§ EXERCISE DETAILS: Copy out each line exactly as it appears.

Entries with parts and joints
________________

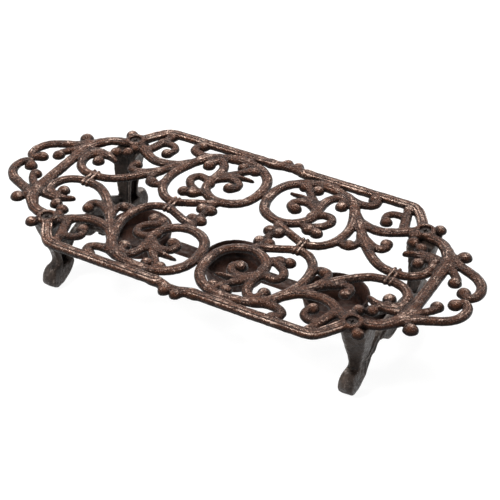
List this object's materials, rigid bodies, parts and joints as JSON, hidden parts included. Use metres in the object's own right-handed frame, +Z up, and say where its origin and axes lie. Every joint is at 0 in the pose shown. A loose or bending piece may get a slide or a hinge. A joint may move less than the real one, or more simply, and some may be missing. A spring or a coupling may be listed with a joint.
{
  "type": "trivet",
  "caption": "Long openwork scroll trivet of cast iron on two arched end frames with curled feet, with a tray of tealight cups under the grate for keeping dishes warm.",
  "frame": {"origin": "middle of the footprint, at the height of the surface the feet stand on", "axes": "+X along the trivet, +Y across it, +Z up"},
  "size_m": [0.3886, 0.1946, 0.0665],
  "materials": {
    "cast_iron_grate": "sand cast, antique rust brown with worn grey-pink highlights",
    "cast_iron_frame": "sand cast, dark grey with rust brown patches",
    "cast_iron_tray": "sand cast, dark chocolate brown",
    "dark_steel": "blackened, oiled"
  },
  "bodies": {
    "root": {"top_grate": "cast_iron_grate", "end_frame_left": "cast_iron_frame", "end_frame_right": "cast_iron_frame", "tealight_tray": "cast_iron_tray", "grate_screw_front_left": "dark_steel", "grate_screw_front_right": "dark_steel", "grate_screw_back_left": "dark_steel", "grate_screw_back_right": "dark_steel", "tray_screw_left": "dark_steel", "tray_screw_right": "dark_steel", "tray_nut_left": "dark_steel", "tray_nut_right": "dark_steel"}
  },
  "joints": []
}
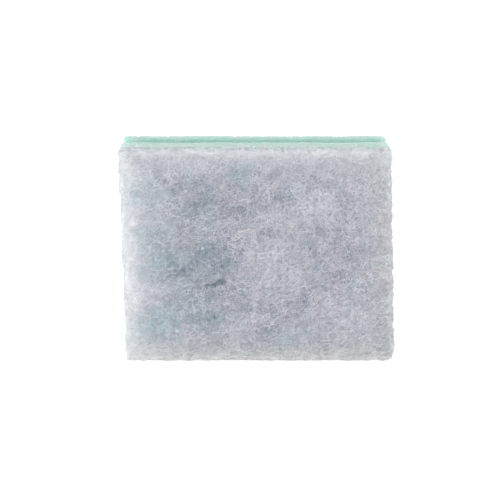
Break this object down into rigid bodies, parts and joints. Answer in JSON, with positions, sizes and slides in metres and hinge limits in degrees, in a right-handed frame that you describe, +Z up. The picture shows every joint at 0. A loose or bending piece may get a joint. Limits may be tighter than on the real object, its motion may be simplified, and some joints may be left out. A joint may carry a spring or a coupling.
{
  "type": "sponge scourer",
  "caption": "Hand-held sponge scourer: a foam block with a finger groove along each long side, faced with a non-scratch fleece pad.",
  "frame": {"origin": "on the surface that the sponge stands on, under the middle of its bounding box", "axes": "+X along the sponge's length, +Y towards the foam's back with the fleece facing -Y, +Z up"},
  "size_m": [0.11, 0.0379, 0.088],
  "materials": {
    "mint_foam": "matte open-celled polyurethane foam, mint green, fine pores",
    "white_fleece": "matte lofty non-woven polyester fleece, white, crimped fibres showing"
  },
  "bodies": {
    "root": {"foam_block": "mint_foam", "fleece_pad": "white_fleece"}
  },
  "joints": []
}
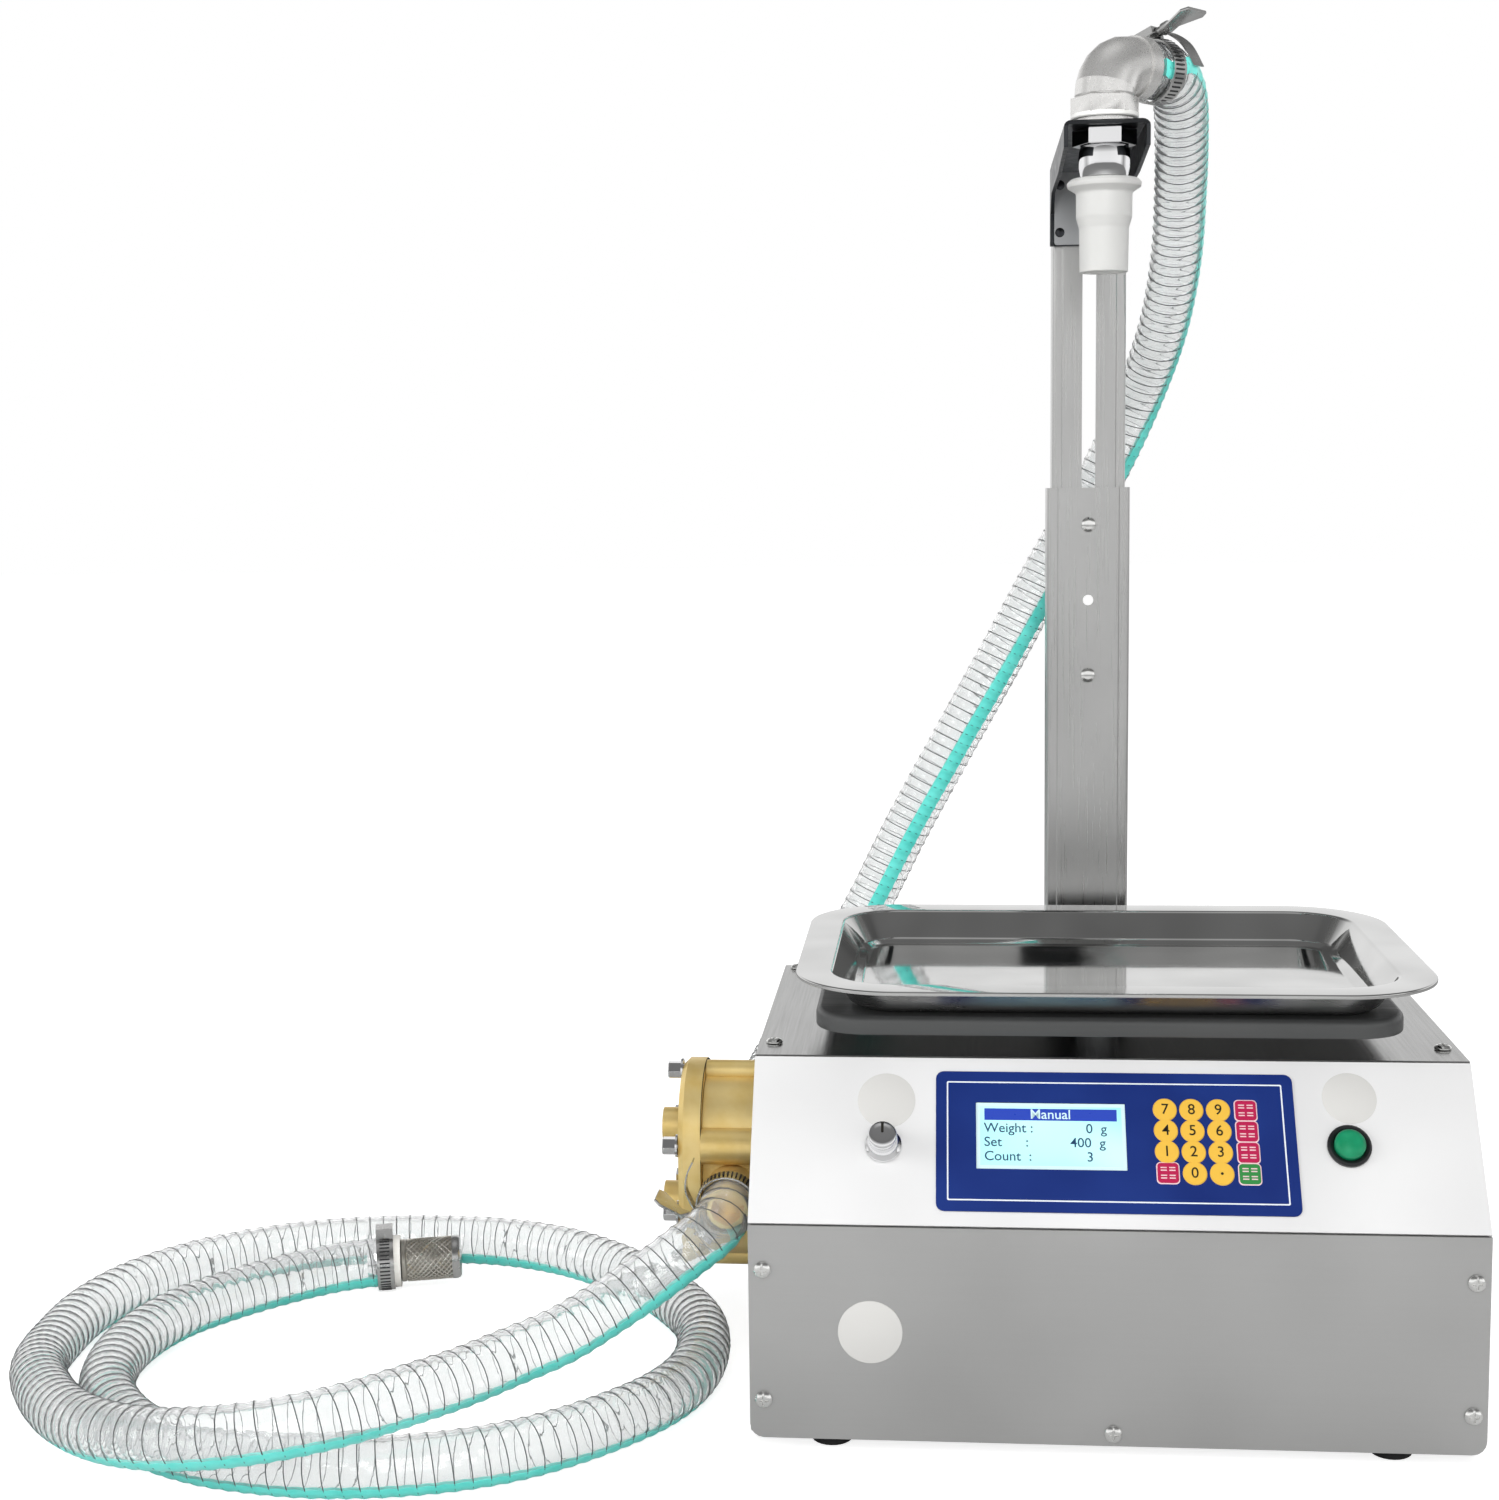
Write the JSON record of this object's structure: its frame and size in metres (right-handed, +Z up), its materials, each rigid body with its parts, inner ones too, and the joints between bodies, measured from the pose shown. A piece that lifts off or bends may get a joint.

________________

§ ANSWER BELOW:
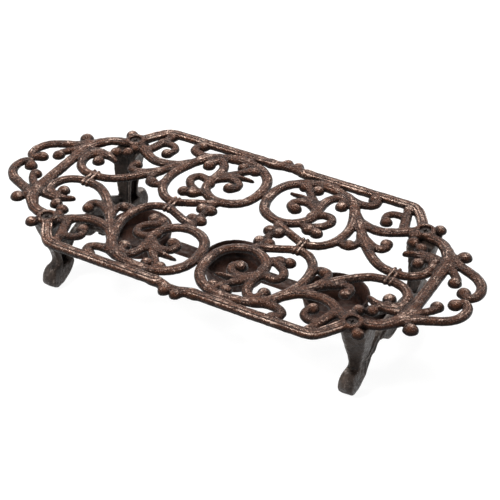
List this object's materials, rigid bodies, parts and joints as JSON, hidden parts included. Use metres in the object's own right-handed frame, +Z up, and say where its origin and axes lie. Every joint is at 0 in the pose shown. A loose or bending piece may get a slide or a hinge. A joint may move less than the real one, or more simply, and some may be missing. A spring or a coupling may be listed with a joint.
{
  "type": "trivet",
  "caption": "Long openwork scroll trivet of cast iron on two arched end frames with curled feet, with a tray of tealight cups under the grate for keeping dishes warm.",
  "frame": {"origin": "middle of the footprint, at the height of the surface the feet stand on", "axes": "+X along the trivet, +Y across it, +Z up"},
  "size_m": [0.3886, 0.1946, 0.0665],
  "materials": {
    "cast_iron_grate": "sand cast, antique rust brown with worn grey-pink highlights",
    "cast_iron_frame": "sand cast, dark grey with rust brown patches",
    "cast_iron_tray": "sand cast, dark chocolate brown",
    "dark_steel": "blackened, oiled"
  },
  "bodies": {
    "root": {"top_grate": "cast_iron_grate", "end_frame_left": "cast_iron_frame", "end_frame_right": "cast_iron_frame", "tealight_tray": "cast_iron_tray", "grate_screw_front_left": "dark_steel", "grate_screw_front_right": "dark_steel", "grate_screw_back_left": "dark_steel", "grate_screw_back_right": "dark_steel", "tray_screw_left": "dark_steel", "tray_screw_right": "dark_steel", "tray_nut_left": "dark_steel", "tray_nut_right": "dark_steel"}
  },
  "joints": []
}
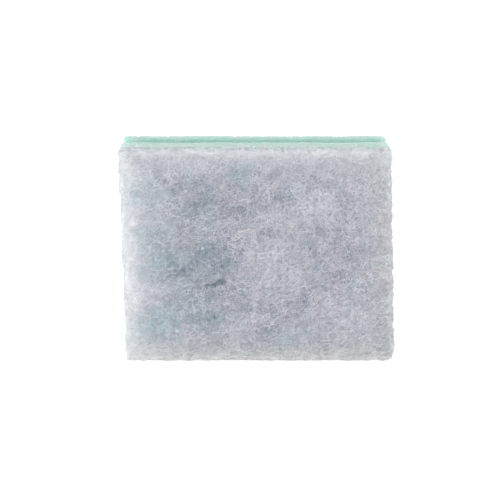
Break this object down into rigid bodies, parts and joints. Answer in JSON, with positions, sizes and slides in metres and hinge limits in degrees, in a right-handed frame that you describe, +Z up. The picture shows every joint at 0. A loose or bending piece may get a joint. Limits may be tighter than on the real object, its motion may be simplified, and some joints may be left out. A joint may carry a spring or a coupling.
{
  "type": "sponge scourer",
  "caption": "Hand-held sponge scourer: a foam block with a finger groove along each long side, faced with a non-scratch fleece pad.",
  "frame": {"origin": "on the surface that the sponge stands on, under the middle of its bounding box", "axes": "+X along the sponge's length, +Y towards the foam's back with the fleece facing -Y, +Z up"},
  "size_m": [0.11, 0.0379, 0.088],
  "materials": {
    "mint_foam": "matte open-celled polyurethane foam, mint green, fine pores",
    "white_fleece": "matte lofty non-woven polyester fleece, white, crimped fibres showing"
  },
  "bodies": {
    "root": {"foam_block": "mint_foam", "fleece_pad": "white_fleece"}
  },
  "joints": []
}
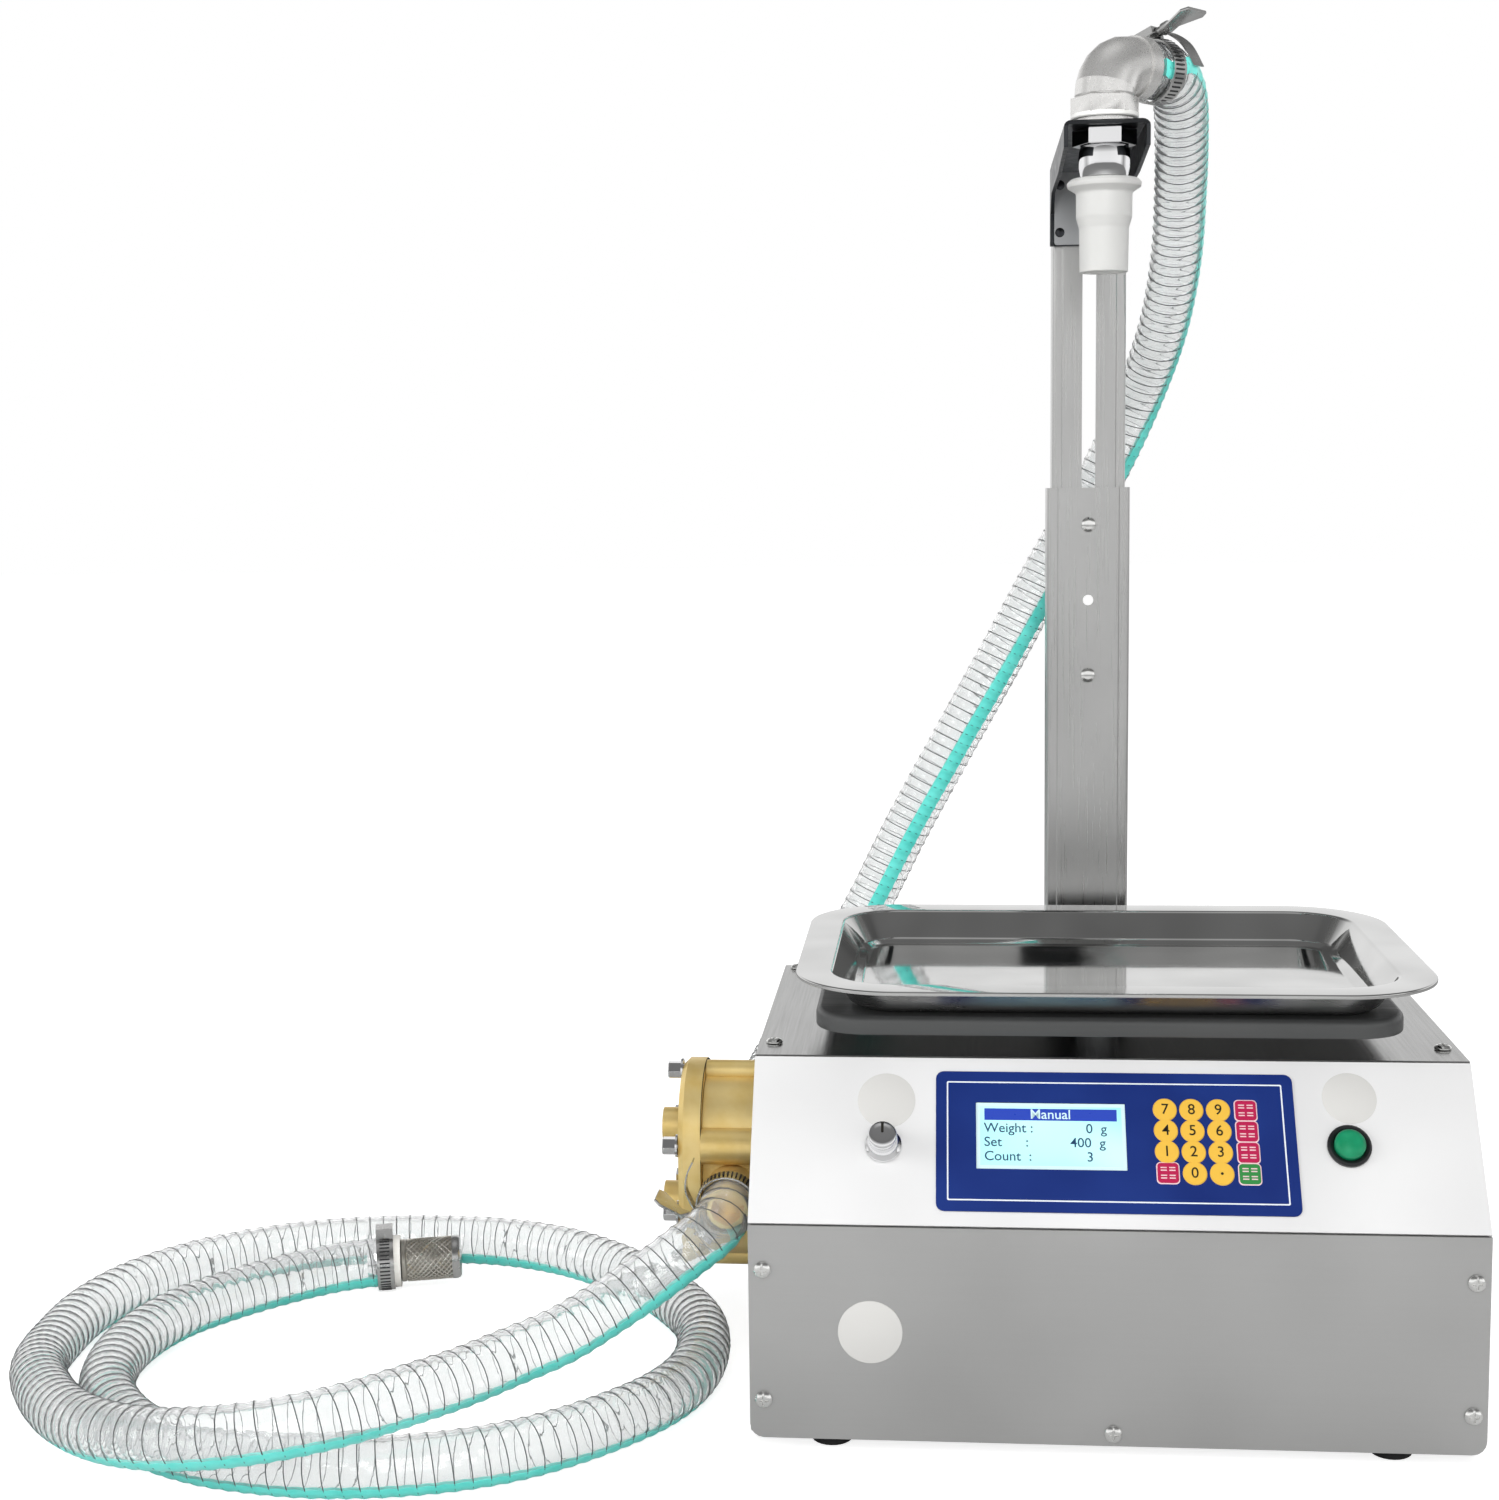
Write the JSON record of this object's structure: its frame and size in metres (right-handed, +Z up), its materials, each rigid body with its parts, inner ones too, and the joints between bodies, measured from the pose shown. A piece that lifts off or bends may get a joint.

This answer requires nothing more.